Moonspell’s music has been changing, too. The more orchestral 1755 featured Ribeiro singing and growling in Portuguese, and was inspired by the Lisbon earthquake from November 1755. 2014’s Extinct siphoned the vibe from Sin/Pecado in its atmospheric gothic milieu, although with a heavier and more melodic approach. That style will influence its forthcoming studio album due in 2020.

“Even though I can consider us a metal band, we have a very, very interesting and beautiful relationship with gothic music,” says Ribeiro, “which is not only bands like Sisters of Mercy and Fields of the Nephilim, but also a kind of atmosphere that you can find in books and visiting a cathedral or an exhibition. If metal provides the savage feeling, the more animal feeling, the more in-your-face feeling, I think the mixture of gothic bands such as Moonspell gives it a different vibe, an elegant vibe. I think that our new album will definitely pursue that.”

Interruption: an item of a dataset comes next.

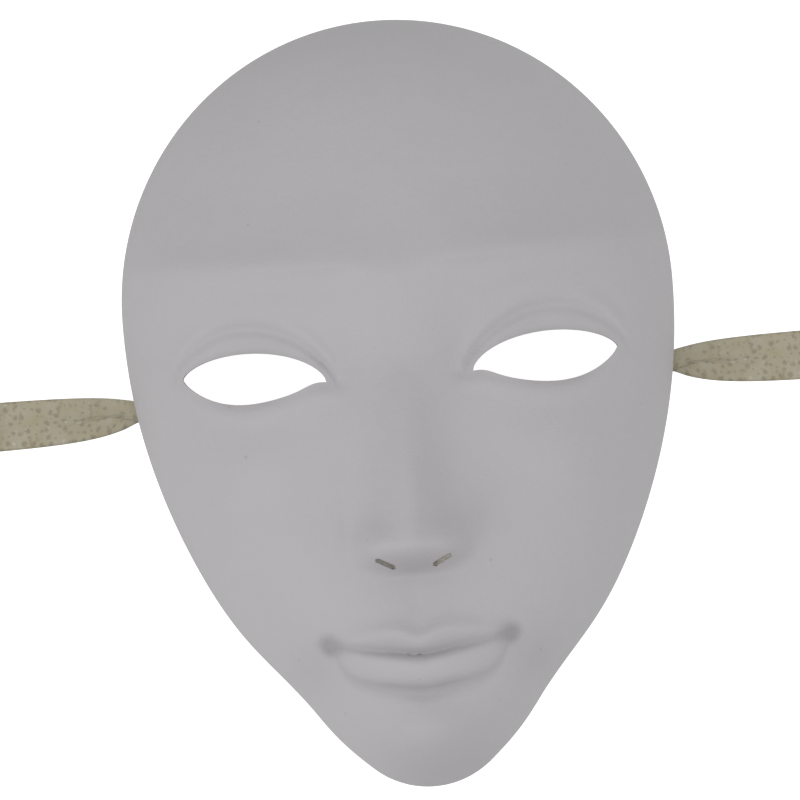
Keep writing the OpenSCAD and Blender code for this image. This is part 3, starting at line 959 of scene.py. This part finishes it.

The album is the next chapter for Moonspell beyond Wolves Who Were Men. While the 450-page tome was clearly a labor of love — author Ricardo S. Amorim coincidentally has the same name as the band’s guitarist, save for the middle initial — the band didn’t want the book to glorify its career. The group just wanted to tell a candid story about a few Portuguese guys who clawed their way up through the metal underground to put Portugal on the map in the metal world.

“I think Ricardo did a great job in keeping that self-indulgent tone out,” says Ribeiro, adding that Moonspell fans are aware of everything that that band has endured. “For me, the most emblematic part of the book is always when we get in the van and pile on top of each other after signing autographs. It’s that fine line between the so-called glory and humiliation. Of course, I’m exaggerating the terms, but I think a band such as Moonspell really has these two sides, and they are very, very close together. Yesterday, I was puking because of a hurricane and [choppy] sea waves [while traveling on a boat to the band’s next concert]. And today, we are going to play for 1,200 people in Greece. I think that’s the story of Moonspell — always overcoming. One day is shitty, and another day is glorious.”